Kodomo no Hi falls on May 5 every year. It is a national public holiday in Japan and marks the final day of Golden Week, the busy string of holidays at the start of May. The fixed date comes from its origins in Tango no Sekku, an older seasonal festival observed on the fifth day of the fifth month.

What do the koinobori carp streamers symbolize?

The koinobori are inspired by a legend of a carp that swam up a waterfall called the Dragon Gate and was transformed into a dragon as a reward for its perseverance. The carp therefore stands for strength, courage, and the determination to overcome hardship. Families fly them to wish these qualities upon their children, with different carp traditionally representing family members.

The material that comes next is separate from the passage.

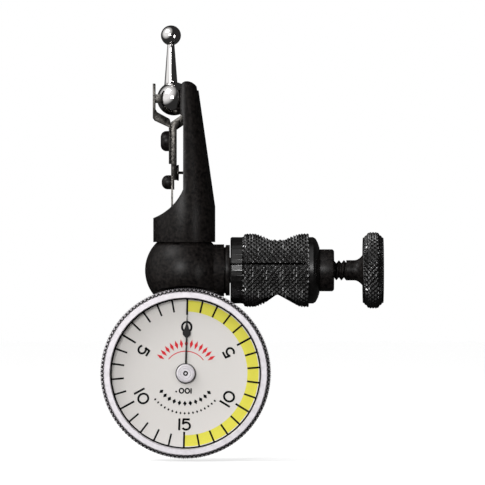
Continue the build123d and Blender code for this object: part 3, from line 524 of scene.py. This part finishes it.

Is Kodomo no Hi only for boys?

Officially, no. Since 1948 the holiday has been dedicated to the happiness of all children and to gratitude toward mothers. However, it evolved from Tango no Sekku, historically a Boys’ Festival, and many customs like the samurai helmet and warrior dolls retain that association. Girls are traditionally honored at Hinamatsuri, the Doll Festival, on March 3.

What foods are eaten on Children’s Day?

The two most traditional treats are kashiwa mochi, a sweet rice cake filled with red bean paste and wrapped in an oak leaf, and chimaki, a sweet rice dumpling wrapped in bamboo or other leaves. The oak leaf of kashiwa mochi symbolizes the continuity of the family, since oaks keep their old leaves until new ones grow.

Why is a samurai helmet displayed on Kodomo no Hi?

The kabuto, or samurai helmet, is displayed as a symbol of protection and strength. Just as armor once shielded a warrior, the helmet expresses a wish to guard the child from harm and misfortune and to instill qualities like courage and honor. It is often shown with warrior dolls and figures of legendary heroes admired for their bravery.